In the last three and a half decades, the legal profession has undergone a dramatic transformation in the gender composition of its members. During that time, the number of women applying to law school and entering the profession has gone from a few gallant pioneers to a number roughly equal to that of men. Between 1970 and 2000, the percentage of first-year law students who were female climbed from 8% to 49%. The percentage of women practicing law has risen from 3% in 1970 to 27% in 2000, while the percentage of men practicing law during this period has declined.
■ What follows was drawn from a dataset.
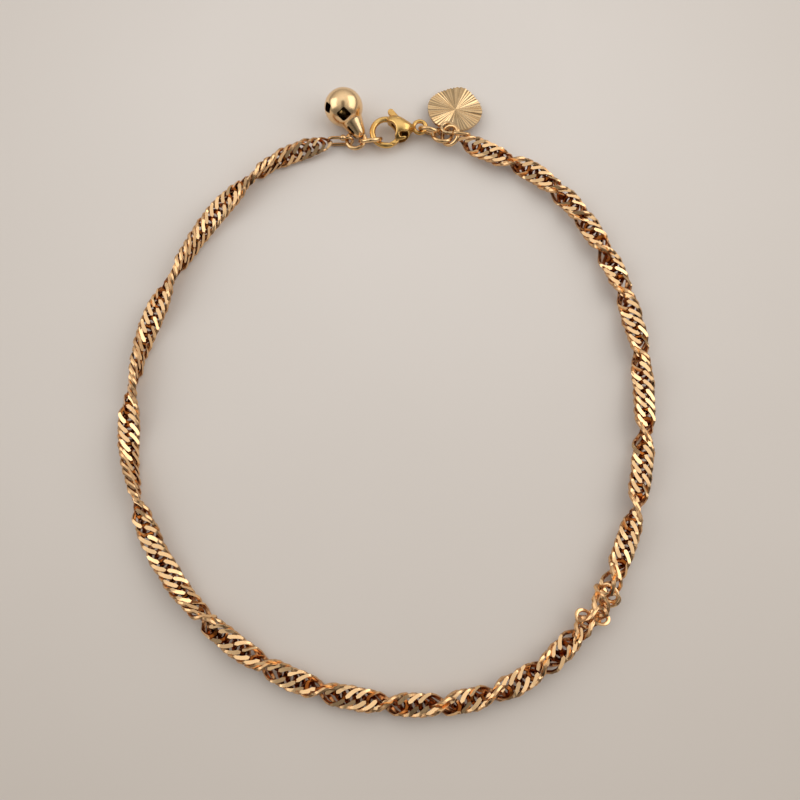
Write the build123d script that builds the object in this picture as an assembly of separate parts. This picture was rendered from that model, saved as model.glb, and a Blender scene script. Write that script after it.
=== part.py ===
from build123d import *
import math
import os

# Chain anklet, fastened and lying flat in its own loop. Millimetres, +Z up.
# The origin is on the table, under the middle of the loop's outer box; the clasp is at +Y.

# Driving dimensions
CHAIN_WIDTH = 3.4  # double curb chain, across its links
RING_WIRE = 0.27  # radius of the jump rings' wire
LINK_WIRE = 0.23  # radius of the oval links' wire
BEAD_RADIUS = 0.37  # bead of solder on the end link
BELL_RADIUS = 3.0
BELL_WALL = 0.3
PELLET_RADIUS = 1.2
PELLET_GAP = 0.02
HEART_THICKNESS = 0.5
HOOK_WIRE = 0.4  # radius of the clasp's hook
HOOK_BEND = 2.15  # hook, from the middle of its opening to the middle of its wire
LEVER_THICKNESS = 0.8
PIN_RADIUS = 0.28
PIN_LENGTH = 2.2
LEVER_GAP = 0.08  # lever to cheek and gate to hook tip
PIN_RUNNING_GAP = 0.05

# Half of the heart's outline, from its notch round to its tip; the eyelet's middle is the zero
HEART_SIDE = [
    (0, 0.45),
    (1.6, -0.1),
    (2.85, 0.7),
    (3.95, 2.2),
    (4.37, 4.1),
    (3.9, 5.9),
    (2.75, 7.3),
    (1.1, 8.6),
    (0, 9.0),
]

# Middle line of the chain seen from above, from the bell's end around to the heart's
ROUTE = [
    (-9.6, 37.4),
    (-14.7, 35.7),
    (-20.2, 32.2),
    (-25.2, 26.6),
    (-29.8, 19.5),
    (-33.6, 11.6),
    (-36.1, 3.3),
    (-37.15, -5.4),
    (-36.4, -14.1),
    (-33.8, -22.4),
    (-29.4, -29.9),
    (-23.5, -36.3),
    (-16.4, -41.4),
    (-8.3, -44.7),
    (0.3, -46.3),
    (9.0, -46.3),
    (17.4, -44.0),
    (24.6, -39.0),
    (30.0, -32.2),
    (33.7, -24.3),
    (36.0, -15.8),
    (37.15, -7.2),
    (37.3, 1.5),
    (36.1, 10.2),
    (33.2, 18.4),
    (29.1, 26.0),
    (23.2, 32.0),
    (16.4, 35.15),
    (13.0, 36.85),
]

# Jump rings: middle, the way the flat side faces, radius to the middle of the wire
END_RING = ((-4.97, 38.02, 1.18), (-0.144, 0.018, 0.989), 1.45)
CLASP_RING = ((-2.66, 37.70, 1.72), (-0.116, 0.830, 0.545), 1.62)
EYE_RING = ((6.58, 39.3, 1.69), (0.258, 0.912, 0.317), 1.5)
MIDDLE_RING = ((8.63, 38.52, 1.74), (0.049, 0.368, 0.928), 1.5)
CHARM_RING = ((9.81, 38.28, 2.13), (-0.588, -0.187, 0.787), 1.47)

# Oval links: middle, facing, the way the long side runs, half length, half width
END_LINK = ((-7.44, 37.99, 0.97), (0.011, -0.973, 0.232), (1, 0, 0), 1.92, 0.72)
START_LINK = ((11.58, 38.0, 2.87), (0.09, 0.901, 0.424), (1, -0.45, -0.35), 1.35, 0.68)

# Heart and bell: places and directions
HEART_EYELET = (9.53, 39.57, 2.12)
HEART_ALONG = (0.284, 0.936, -0.207)
HEART_FACING = (0.06, 0.198, 0.978)
BELL_MIDDLE = (-6.88, 42.73, 3.0)
BELL_NECK = (0.52, -0.769, -0.372)
BELL_SIDE = (0.346, 0.588, -0.731)  # across the neck, towards one of its four gaps
BELL_HOLES = [(0.04, -0.8, 0.6), (-0.84, -0.3, 0.4), (-0.6, 0.7, -0.2), (0.5, 0.75, 0.1)]


def corner_radius(before, corner, after):
    """The largest round corner that leaves a tenth of the shorter run straight."""
    run_in = corner - before
    run_out = after - corner
    half_turn = math.radians(run_in.get_angle(run_out)) / 2
    return 0.45 * min(run_in.length, run_out.length) / math.tan(half_turn)


def make_chain():
    """The chain as one round tube along its true route, on the table."""
    points = [Vector(x, y, CHAIN_WIDTH / 2) for x, y in ROUTE]
    radii = [corner_radius(*three) for three in zip(points, points[1:], points[2:])]
    print("chain corner radii:", [round(radius, 1) for radius in radii])
    path = FilletPolyline(*points, radius=radii)
    section = Plane(origin=path @ 0, z_dir=path % 0) * Circle(CHAIN_WIDTH / 2)
    tube = sweep(section, path=path)
    expected = path.length * math.pi * (CHAIN_WIDTH / 2) ** 2
    print(f"chain length {path.length:.1f}, volume {tube.volume:.1f}, expected {expected:.1f}")
    return tube


def make_ring(middle, facing, radius, wire=RING_WIRE):
    """A closed jump ring whose flat side faces the given way."""
    return Plane(origin=middle, z_dir=facing) * Torus(radius, wire)


def make_oval_link(middle, facing, along, half_length, half_width, bead=0):
    """A soldered oval link, as two equal halves; a bead of solder may stand on one side."""
    straight = half_length - half_width
    corner = (straight, half_width)
    bend = ThreePointArc(corner, (half_length, 0), (straight, -half_width))
    path = Line((-straight, half_width), corner) + bend
    half = sweep(Plane(origin=path @ 0, z_dir=path % 0) * Circle(LINK_WIRE), path=path)
    link = half + Rot(0, 0, 180) * half
    if bead:
        link += Pos(0.8, half_width + 0.06) * Sphere(bead)
    return Plane(origin=middle, x_dir=along, z_dir=facing) * link


def lay_clasp():
    """The clasp's own plane: x towards its eye, y towards its thumb nub, z up off the table."""
    turn = math.radians(10.5)
    lift = math.radians(8)
    along = Vector(math.cos(turn), math.sin(turn), 0)
    across = Vector(-math.sin(turn) * math.cos(lift), math.cos(turn) * math.cos(lift), math.sin(lift))
    return Plane(origin=(-0.32, 39.11, 1.5), x_dir=along, z_dir=along.cross(across))


CLASP = lay_clasp()
OPENING = (0.1, 0.05)  # middle of the hook's opening, in the clasp's plane
OPENING_RADIUS = 1.85
PIVOT = (2.35, 1.35)
HOOK_TIP = Plane(origin=(0.62, -2.05, 0), x_dir=(0.87, -0.5, 0), z_dir=(0.5, 0.87, 0))
NUB = [(1.75, 2.6), (1.42, 3.2)]  # thumb nub, from the body's edge to its round end
NUB_RADIUS = 0.45
BOSS_RADIUS = 0.62  # lever's boss, around its pin
CHEEK_RADIUS = 1.62  # body's edge round the opening; its cheeks cover the gate's root
GATE_SPREAD = (-82, -16, 50)  # the gate, in degrees round the opening
EYE = (5.5, 0)
EYE_RADIUS = 0.97

# Clasp body, oval sections from the hook to the eye: x, y, half height, half thickness
BODY_SECTIONS = [
    (0.7, 0.30, 2.1, 1.0),
    (1.2, 0.33, 2.2, 1.25),
    (2.0, 0.30, 2.2, 1.4),
    (3.0, 0.10, 1.75, 1.4),
    (3.8, 0.12, 0.95, 1.05),
    (4.4, 0.05, 0.5, 0.55),
    (4.7, 0.0, 0.3, 0.3),
]


def make_clasp_hook():
    """Hook, slotted body and eye, cast in one."""
    ovals = [
        Plane(origin=(x, y, 0), x_dir=(0, 1, 0), z_dir=(1, 0, 0)) * Ellipse(high, thick)
        for x, y, high, thick in BODY_SECTIONS
    ]
    body = loft(ovals)
    opening = Pos(*OPENING) * Cylinder(CHEEK_RADIUS, 6)
    throat = Pos(0.35, -1.2) * Box(2, 3.6, 6)
    body -= [opening, throat]

    bend = CenterArc(OPENING, HOOK_BEND, 62, 226)
    hook = sweep(Plane(origin=bend @ 0, z_dir=bend % 0) * Circle(HOOK_WIRE), path=bend)
    beyond_tip = HOOK_TIP * Pos(0, 0, 1.5 - LEVER_GAP / 2) * Box(2, 3, 3)
    hook -= beyond_tip

    eye = Pos(*EYE) * Torus(EYE_RADIUS, RING_WIRE)
    casting = body + hook + eye

    slot_width = LEVER_THICKNESS + 2 * LEVER_GAP
    slot = Pos(2.275, 0) * Box(2.15, 8, slot_width)
    window = Pos(2.75, -1.0, 1.4) * extrude(RectangleRounded(1.5, 0.8, 0.3), 2, both=True)
    upper_window = window & Pos(2.75, -1.0, 2) * Box(3, 3, 4)
    pin_hole = Pos(*PIVOT) * Cylinder(PIN_RADIUS + 0.02, PIN_LENGTH + 0.04)
    return CLASP * (casting - [slot, upper_window, pin_hole])


def make_clasp_lever():
    """The gate, its boss on the pin and the thumb nub, one flat piece."""
    band = Circle(HOOK_BEND + 0.35) - Circle(OPENING_RADIUS)
    beyond_band = Vector(2 * HOOK_BEND, 0)
    fan_points = [beyond_band.rotate(Axis.Z, angle) for angle in GATE_SPREAD]
    fan = make_face(Polyline((0, 0), *fan_points, close=True))
    gate = Pos(*OPENING) * (band & fan)
    boss = Pos(*PIVOT) * Circle(BOSS_RADIUS)
    nub_root = Pos(*NUB[0]) * Circle(NUB_RADIUS)
    nub_end = Pos(*NUB[1]) * Circle(NUB_RADIUS)
    arm = make_hull(boss.edges() + nub_root.edges())
    nub = make_hull(nub_root.edges() + nub_end.edges())
    lever = extrude(gate + boss + arm + nub, LEVER_THICKNESS / 2, both=True)
    beyond_gate = HOOK_TIP * Pos(0, 0, LEVER_GAP / 2 - 1.5) * Box(3, 3, 3)
    bore = Pos(*PIVOT) * Cylinder(PIN_RADIUS + PIN_RUNNING_GAP, 3)
    return CLASP * (lever - [beyond_gate, bore])


def make_heart():
    """Flat plump heart with a soft tip, and an eyelet cast on at its notch."""
    side = Spline(*HEART_SIDE)
    outline = make_face(side + mirror(side, Plane.YZ))
    plate = extrude(outline, HEART_THICKNESS / 2, both=True)
    heart = plate + Torus(1.05, 0.25) - Cylinder(0.8, 3)
    across = Vector(*HEART_ALONG).cross(Vector(*HEART_FACING))
    return Plane(origin=HEART_EYELET, x_dir=across, z_dir=HEART_FACING) * heart


def neck_shape(narrower):
    """Solid neck of the bell, along z, drawn in by the given amount."""
    outline = Polyline(
        (0, 1.5),
        (1.85 - narrower, 1.5),
        (1.85 - narrower, 2.4),
        (1.45 - narrower, 3.6),
        (1.05 - narrower, 4.7),
        (0.65 - narrower, 5.35 - narrower),
        (0, 5.5 - narrower),
        close=True,
    )
    profile = Plane.XZ * make_face(outline)
    return revolve(profile, Axis.Z)


def make_pellet():
    """The loose ball, resting on the bottom of the bell's hollow."""
    drop = BELL_RADIUS - BELL_WALL - PELLET_GAP - PELLET_RADIUS
    return Pos(*BELL_MIDDLE) * Pos(0, 0, -drop) * Sphere(PELLET_RADIUS)


def make_bell():
    """Hollow ball with round holes and a neck of four straps that meet at its tip."""
    shell = Sphere(BELL_RADIUS) + neck_shape(0)
    shell -= Sphere(BELL_RADIUS - BELL_WALL) + neck_shape(BELL_WALL)
    gap = Pos(1.5, 0, 4.2) * Box(3, 0.6, 1.9)
    shell -= [Rot(0, 0, quarter) * gap for quarter in (0, 90, 180, 270)]
    bell = Plane(origin=BELL_MIDDLE, x_dir=BELL_SIDE, z_dir=BELL_NECK) * shell
    for facing in BELL_HOLES:
        bell -= Plane(origin=BELL_MIDDLE, z_dir=facing) * Pos(0, 0, BELL_RADIUS) * Cylinder(1.0, 2)
    seat = RING_WIRE + 0.08
    return bell - [make_ring(*END_RING, seat), make_ring(*CLASP_RING, seat)]


os.makedirs("parts", exist_ok=True)
pieces = {
    "chain": make_chain(),
    "chain_end_link": make_oval_link(*END_LINK, BEAD_RADIUS),
    "chain_end_ring": make_ring(*END_RING),
    "clasp_ring": make_ring(*CLASP_RING),
    "clasp_hook": make_clasp_hook(),
    "clasp_lever": make_clasp_lever(),
    "lever_pin": CLASP * Pos(*PIVOT) * Cylinder(PIN_RADIUS, PIN_LENGTH),
    "eye_ring": make_ring(*EYE_RING),
    "middle_ring": make_ring(*MIDDLE_RING),
    "charm_ring": make_ring(*CHARM_RING),
    "chain_start_link": make_oval_link(*START_LINK),
    "heart_charm": make_heart(),
    "bell_shell": make_bell(),
    "bell_pellet": make_pellet(),
}
for name, solid in pieces.items():
    export_step(solid, f"parts/{name}.step")
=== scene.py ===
import math
import random
import bpy
from mathutils import Matrix, Vector


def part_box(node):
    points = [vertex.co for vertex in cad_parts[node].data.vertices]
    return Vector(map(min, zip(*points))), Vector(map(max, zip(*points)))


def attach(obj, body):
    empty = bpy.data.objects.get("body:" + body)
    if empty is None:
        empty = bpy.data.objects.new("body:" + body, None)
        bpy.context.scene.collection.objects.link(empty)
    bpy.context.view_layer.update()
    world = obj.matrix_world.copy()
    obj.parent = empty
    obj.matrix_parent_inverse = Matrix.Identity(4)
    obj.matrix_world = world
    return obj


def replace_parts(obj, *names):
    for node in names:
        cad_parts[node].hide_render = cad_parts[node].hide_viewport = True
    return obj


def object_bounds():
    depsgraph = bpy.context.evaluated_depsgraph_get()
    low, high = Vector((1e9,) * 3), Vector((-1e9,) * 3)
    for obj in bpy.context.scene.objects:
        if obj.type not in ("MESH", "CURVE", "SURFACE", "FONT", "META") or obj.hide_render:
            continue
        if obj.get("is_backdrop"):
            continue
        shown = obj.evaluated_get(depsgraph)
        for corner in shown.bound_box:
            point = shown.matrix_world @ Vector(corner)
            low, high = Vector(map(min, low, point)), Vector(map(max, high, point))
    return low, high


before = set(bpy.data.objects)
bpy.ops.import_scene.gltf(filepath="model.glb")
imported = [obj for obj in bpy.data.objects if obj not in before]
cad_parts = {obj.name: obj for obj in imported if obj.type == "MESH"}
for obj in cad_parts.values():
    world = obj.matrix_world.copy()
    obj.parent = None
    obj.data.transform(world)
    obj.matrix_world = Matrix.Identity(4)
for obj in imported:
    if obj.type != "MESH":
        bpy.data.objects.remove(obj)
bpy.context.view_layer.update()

# ---------------------------------------------------------------------------
# The table: matt coated board, warm off-white. Wide soft windows stand at the
# right and the left, and a pale ceiling slopes up at the back and fills in.
# ---------------------------------------------------------------------------

BOARD = "E6DFD8"
# The board's colour where the painted shade of the falling-off light is deepest.
BOARD_PAINTED_SHADE = "C4BAAF"
TABLE_SIZE = 1.6
# How much of the ceiling's light the person leaning over the table keeps off.
PERSON_SHADE = 0.86


def linear(hex_code):
    """A colour written as sRGB hex, as the linear values that shaders work in."""
    parts = [int(hex_code[k:k + 2], 16) / 255 for k in (0, 2, 4)]
    return (*[p / 12.92 if p <= 0.04045 else ((p + 0.055) / 1.055) ** 2.4 for p in parts], 1)


def add_node(tree, kind, settings, links):
    """A node of a kind, with its settings by name or socket, and what feeds its sockets."""
    node = tree.nodes.new(kind)
    for key, value in settings.items():
        if isinstance(key, str) and hasattr(node, key):
            setattr(node, key, value)
        else:
            node.inputs[key].default_value = value
    for key, output in links.items():
        tree.links.new(output, node.inputs[key])
    return node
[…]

In this study, we use the University of Michigan Law School Alumni Data Set (hereafter referred to as the Michigan data set) to undertake an empirical analysis of the impact of this transformation on the legal profession, and the differences that gender makes in the careers and lives of attorneys. With regular survey responses from Michigan alumni from 1967 until the present, the Michigan data set provides a unique opportunity to examine these questions from the days when female attorneys were rare, to the arrival of the first generation of women to achieve a significant presence in the legal profession. This data set is also useful in examining these questions because of its richness in numbers of observations and the breadth of the questions explored in the questionnaire. At least since the 1981 survey of the classes of 1966 and 1976, the Michigan data set contains information on a wide variety of aspects of the alumni’s family lives and careers. The limitation of the Michigan data set is that it covers only University of Michigan alumni, a diverse but relatively elite swath of the legal profession. To act as a check on our analysis and to guide our interpretation of the results, we conducted focus-group discussions of our findings with groups of female and male attorneys and collected similar data on Indiana University law alumni to test our primary results. The insights from these focus groups are reported here, while the results of the study of Indiana alumni are reported elsewhere. In exploring the impact of gender on the legal profession, we examine what the Michigan data set, and our other resources, tell us about each step in the typical lawyer’s legal career from his or her law school experience, to the choice of a first job, to his or her experience in practice, to balancing family life and work, to promotion and partnership, and finally to plans for retirement. Because the Michigan data set contains numerous observations over a period of many years, we also hope to gain some insight into how the impact of gender on these important career stages has changed over the last several decades.